[WORK INSTRUCTIONS]:
Copy out, unchanged, every line from the start of the records to the line that contains "piece.data = mesh", and stop there.
---*---
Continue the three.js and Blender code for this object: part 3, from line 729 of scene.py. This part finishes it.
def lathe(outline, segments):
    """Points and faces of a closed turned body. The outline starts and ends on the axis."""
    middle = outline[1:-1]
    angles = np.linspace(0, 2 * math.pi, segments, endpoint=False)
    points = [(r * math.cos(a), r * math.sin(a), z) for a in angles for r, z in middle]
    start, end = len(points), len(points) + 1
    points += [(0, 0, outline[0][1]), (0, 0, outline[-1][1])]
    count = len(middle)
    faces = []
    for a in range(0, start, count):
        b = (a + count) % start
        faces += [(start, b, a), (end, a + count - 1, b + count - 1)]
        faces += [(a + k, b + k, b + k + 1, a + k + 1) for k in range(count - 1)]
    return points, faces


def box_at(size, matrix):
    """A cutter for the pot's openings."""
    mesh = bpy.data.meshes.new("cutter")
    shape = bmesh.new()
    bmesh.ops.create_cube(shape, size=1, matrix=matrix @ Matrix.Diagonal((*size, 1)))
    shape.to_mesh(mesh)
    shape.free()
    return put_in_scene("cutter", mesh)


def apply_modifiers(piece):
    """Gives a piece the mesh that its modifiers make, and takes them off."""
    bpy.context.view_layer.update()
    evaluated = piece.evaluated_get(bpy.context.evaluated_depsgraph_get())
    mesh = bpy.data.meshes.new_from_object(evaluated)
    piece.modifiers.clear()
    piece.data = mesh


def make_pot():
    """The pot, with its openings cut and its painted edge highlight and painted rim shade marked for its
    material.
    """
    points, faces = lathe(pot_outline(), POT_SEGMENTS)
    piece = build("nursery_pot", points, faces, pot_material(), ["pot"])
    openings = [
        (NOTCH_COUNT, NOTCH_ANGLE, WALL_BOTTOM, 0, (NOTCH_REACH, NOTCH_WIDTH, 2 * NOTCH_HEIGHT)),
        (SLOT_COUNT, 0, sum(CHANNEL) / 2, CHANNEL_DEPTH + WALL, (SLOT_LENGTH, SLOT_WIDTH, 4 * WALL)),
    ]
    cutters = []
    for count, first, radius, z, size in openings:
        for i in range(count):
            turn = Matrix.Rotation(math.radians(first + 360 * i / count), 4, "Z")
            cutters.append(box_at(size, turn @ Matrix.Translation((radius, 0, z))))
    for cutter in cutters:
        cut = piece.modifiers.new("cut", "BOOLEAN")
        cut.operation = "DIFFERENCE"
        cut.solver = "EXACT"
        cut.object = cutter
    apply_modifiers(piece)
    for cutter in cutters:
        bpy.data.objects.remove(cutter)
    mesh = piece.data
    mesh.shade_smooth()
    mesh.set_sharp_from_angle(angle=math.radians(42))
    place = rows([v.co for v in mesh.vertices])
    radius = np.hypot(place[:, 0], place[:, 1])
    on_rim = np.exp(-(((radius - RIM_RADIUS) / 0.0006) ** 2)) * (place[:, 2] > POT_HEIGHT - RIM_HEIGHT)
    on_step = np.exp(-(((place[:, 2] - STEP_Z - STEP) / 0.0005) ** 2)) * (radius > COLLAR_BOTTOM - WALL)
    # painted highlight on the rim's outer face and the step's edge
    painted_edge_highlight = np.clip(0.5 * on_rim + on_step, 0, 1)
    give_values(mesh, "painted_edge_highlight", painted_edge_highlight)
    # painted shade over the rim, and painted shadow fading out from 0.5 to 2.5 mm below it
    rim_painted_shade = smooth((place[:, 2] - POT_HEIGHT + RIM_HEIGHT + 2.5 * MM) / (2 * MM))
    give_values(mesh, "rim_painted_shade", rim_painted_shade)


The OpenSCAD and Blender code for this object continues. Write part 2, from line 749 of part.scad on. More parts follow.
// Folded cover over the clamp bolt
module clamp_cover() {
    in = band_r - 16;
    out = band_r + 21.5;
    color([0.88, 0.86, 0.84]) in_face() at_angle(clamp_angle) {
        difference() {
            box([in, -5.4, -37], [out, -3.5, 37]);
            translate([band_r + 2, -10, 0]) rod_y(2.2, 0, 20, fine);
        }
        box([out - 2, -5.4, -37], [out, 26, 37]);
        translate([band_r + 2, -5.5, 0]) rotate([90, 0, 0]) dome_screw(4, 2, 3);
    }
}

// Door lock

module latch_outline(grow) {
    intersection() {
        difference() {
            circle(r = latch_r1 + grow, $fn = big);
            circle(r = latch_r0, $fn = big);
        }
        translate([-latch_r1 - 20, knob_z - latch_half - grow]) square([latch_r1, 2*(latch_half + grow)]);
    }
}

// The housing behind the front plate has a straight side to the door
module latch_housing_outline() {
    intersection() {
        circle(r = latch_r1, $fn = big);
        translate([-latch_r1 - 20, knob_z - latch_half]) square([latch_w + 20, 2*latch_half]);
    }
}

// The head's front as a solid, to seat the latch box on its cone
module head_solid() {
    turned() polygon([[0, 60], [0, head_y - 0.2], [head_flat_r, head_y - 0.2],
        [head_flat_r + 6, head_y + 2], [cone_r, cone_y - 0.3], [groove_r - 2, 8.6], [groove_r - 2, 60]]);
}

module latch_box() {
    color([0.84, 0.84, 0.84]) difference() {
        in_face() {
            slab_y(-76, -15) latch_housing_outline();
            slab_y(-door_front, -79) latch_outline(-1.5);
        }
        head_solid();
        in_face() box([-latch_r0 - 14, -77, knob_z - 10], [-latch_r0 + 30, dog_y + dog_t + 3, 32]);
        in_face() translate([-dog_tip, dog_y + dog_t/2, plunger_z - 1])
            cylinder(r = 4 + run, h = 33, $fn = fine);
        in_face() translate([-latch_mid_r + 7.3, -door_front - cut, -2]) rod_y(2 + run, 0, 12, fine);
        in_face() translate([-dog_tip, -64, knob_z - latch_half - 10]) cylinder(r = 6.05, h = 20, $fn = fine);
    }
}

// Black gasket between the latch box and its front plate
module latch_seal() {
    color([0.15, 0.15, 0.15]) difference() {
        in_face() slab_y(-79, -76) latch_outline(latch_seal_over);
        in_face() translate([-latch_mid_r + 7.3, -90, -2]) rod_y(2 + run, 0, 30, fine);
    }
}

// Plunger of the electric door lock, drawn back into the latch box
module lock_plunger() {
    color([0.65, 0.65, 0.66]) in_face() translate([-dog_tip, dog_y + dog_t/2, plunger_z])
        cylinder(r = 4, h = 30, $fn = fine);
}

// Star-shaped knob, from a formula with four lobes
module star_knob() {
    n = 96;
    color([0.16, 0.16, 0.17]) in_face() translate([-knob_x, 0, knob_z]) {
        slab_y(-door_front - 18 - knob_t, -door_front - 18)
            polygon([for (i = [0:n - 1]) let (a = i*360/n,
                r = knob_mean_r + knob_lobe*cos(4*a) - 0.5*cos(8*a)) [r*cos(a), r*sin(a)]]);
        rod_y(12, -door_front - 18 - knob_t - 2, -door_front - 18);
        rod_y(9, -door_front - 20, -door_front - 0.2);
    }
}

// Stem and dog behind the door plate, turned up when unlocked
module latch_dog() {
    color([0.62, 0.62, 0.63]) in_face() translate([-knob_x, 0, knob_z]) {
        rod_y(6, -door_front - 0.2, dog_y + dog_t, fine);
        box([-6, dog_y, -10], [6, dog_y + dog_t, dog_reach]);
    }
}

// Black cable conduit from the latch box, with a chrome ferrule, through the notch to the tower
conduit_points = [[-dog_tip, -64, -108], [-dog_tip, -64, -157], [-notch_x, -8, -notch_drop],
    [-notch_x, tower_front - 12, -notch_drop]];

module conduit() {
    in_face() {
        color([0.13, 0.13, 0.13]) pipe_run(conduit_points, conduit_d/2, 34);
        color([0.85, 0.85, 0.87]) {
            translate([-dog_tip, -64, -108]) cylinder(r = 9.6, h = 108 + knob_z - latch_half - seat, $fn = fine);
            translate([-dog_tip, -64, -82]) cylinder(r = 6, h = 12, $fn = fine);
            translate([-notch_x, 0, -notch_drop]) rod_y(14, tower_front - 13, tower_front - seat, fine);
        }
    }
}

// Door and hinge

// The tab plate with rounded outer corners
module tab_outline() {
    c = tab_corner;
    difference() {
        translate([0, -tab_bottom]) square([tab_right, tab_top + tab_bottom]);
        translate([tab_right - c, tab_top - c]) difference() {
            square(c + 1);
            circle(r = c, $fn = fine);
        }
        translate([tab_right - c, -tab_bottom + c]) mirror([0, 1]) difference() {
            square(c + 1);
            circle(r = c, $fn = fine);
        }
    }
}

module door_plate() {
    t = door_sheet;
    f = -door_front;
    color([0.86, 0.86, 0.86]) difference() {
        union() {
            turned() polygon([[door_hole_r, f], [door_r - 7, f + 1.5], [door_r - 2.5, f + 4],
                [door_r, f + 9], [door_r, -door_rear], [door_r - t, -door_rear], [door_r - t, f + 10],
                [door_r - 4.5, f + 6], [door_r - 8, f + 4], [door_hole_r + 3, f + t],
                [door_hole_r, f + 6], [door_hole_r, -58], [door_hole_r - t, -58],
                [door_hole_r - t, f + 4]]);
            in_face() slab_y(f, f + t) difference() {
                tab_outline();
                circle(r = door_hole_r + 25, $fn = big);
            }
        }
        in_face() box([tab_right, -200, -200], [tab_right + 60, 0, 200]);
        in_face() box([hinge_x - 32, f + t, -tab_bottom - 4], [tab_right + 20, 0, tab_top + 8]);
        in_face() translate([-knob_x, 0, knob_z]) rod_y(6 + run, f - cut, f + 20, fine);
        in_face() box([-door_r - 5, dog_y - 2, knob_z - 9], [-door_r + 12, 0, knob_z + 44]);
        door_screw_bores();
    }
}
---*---
[SOLUTION TO THE EXERCISE]:
Continue the three.js and Blender code for this object: part 3, from line 729 of scene.py. This part finishes it.
def lathe(outline, segments):
    """Points and faces of a closed turned body. The outline starts and ends on the axis."""
    middle = outline[1:-1]
    angles = np.linspace(0, 2 * math.pi, segments, endpoint=False)
    points = [(r * math.cos(a), r * math.sin(a), z) for a in angles for r, z in middle]
    start, end = len(points), len(points) + 1
    points += [(0, 0, outline[0][1]), (0, 0, outline[-1][1])]
    count = len(middle)
    faces = []
    for a in range(0, start, count):
        b = (a + count) % start
        faces += [(start, b, a), (end, a + count - 1, b + count - 1)]
        faces += [(a + k, b + k, b + k + 1, a + k + 1) for k in range(count - 1)]
    return points, faces


def box_at(size, matrix):
    """A cutter for the pot's openings."""
    mesh = bpy.data.meshes.new("cutter")
    shape = bmesh.new()
    bmesh.ops.create_cube(shape, size=1, matrix=matrix @ Matrix.Diagonal((*size, 1)))
    shape.to_mesh(mesh)
    shape.free()
    return put_in_scene("cutter", mesh)


def apply_modifiers(piece):
    """Gives a piece the mesh that its modifiers make, and takes them off."""
    bpy.context.view_layer.update()
    evaluated = piece.evaluated_get(bpy.context.evaluated_depsgraph_get())
    mesh = bpy.data.meshes.new_from_object(evaluated)
    piece.modifiers.clear()
    piece.data = mesh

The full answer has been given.